Le voile tendu en travers de la scène permet aux comédiens d'être à la fois visibles et légèrement dissimulés. Au cours de la pièce, l'homme ou la femme apparaîtra derrière le voile, ce qui permettra d'accentuer la dimension fantasmatique des personnages. Ce voile blanc, avatar du voile de la mariée, raconte l'histoire de cette relation avortée : deux êtres qui se croisent, se ratent, auraient pu se comprendre, et échouent dans la violence et la destruction. La table du dîner, qui sera finalement le lieu du viol, traduit elle aussi ce basculement du dialogue dans la brutalité.

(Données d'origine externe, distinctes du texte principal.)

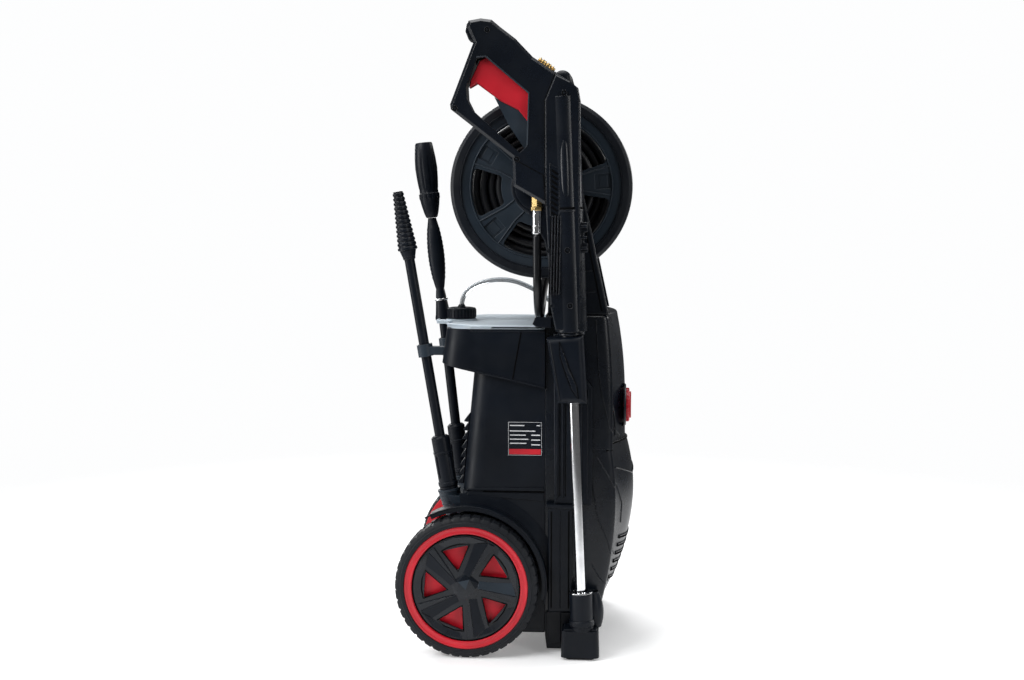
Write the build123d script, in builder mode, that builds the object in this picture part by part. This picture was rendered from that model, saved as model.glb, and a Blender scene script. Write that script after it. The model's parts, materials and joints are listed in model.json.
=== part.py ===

Le Fou qui parle est à la fois une pièce sur la violence de toute relation de couple et sur le viol. Le viol, métaphorique et réel, a lieu autant dans un espace clos qu'à l'extérieur : d'où la présence d'un gazon idyllique, fausse alternative à l'univers fermé de la violence, et d'un réverbère, symbole urbain un peu glauque. Ce double espace ménage une possibilité de sortie, par le cercle et par un pan de voile : l'extérieur vaut-il finalement mieux que l'intérieur ? La présence de cet espace à deux versants, fermé et ouvert, permet de concrétiser, de généraliser le lieu d'un viol susceptible de se produire partout et à n'importe quel moment.
Les costumes ont été crées dans la même optique : le costume de l'homme, avec son masque, donne à ce dernier une dimension fantasmatique, de même que les allures de fausse Lolita d'une jeune fille qui ne se sait pas séduisante. L'un et l'autre cependant gardent un côté adolescent et frais : sans la violence, ils auraient peut-être pu se trouver.